* [SET PROBLEM] In the data that follows, count the lines in which the word "bodies" occurs, and report that figure alone.

* [AVAILABLE DATA]
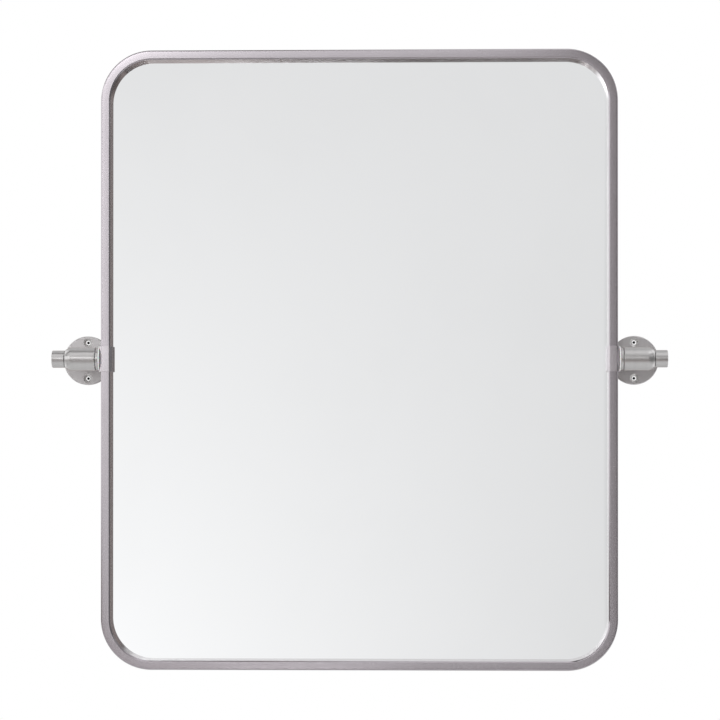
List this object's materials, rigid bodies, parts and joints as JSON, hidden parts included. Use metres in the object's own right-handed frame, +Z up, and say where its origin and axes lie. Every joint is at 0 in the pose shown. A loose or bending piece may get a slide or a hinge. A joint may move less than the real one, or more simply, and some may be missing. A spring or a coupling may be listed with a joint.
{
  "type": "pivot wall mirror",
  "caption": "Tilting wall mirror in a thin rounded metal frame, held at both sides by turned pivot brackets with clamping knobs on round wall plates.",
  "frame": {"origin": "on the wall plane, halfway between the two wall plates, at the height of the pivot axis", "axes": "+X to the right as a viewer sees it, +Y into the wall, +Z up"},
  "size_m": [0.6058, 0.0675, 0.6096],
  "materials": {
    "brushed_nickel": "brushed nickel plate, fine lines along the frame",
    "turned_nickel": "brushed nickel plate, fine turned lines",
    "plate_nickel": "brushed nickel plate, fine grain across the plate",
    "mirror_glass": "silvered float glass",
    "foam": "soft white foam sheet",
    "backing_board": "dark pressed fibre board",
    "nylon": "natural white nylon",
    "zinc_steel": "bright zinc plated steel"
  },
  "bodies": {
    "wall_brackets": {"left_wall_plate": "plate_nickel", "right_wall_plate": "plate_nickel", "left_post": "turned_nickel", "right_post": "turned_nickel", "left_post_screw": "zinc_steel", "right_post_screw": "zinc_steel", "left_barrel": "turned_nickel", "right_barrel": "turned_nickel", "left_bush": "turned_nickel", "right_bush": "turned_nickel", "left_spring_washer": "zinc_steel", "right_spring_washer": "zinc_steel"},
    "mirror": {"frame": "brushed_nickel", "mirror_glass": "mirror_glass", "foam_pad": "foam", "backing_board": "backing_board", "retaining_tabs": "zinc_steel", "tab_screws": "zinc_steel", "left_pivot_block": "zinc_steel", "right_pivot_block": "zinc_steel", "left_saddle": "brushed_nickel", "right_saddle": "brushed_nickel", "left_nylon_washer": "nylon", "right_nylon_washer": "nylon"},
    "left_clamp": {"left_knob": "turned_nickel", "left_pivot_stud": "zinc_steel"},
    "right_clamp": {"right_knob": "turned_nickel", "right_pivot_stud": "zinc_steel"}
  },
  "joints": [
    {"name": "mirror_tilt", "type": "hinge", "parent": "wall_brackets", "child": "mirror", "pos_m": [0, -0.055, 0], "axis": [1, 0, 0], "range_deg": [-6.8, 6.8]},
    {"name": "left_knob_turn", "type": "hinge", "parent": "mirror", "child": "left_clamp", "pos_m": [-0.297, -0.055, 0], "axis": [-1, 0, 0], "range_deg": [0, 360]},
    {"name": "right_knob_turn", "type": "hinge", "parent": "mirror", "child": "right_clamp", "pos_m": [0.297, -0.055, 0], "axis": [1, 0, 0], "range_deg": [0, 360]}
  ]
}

* [RESPONSE BELOW] 2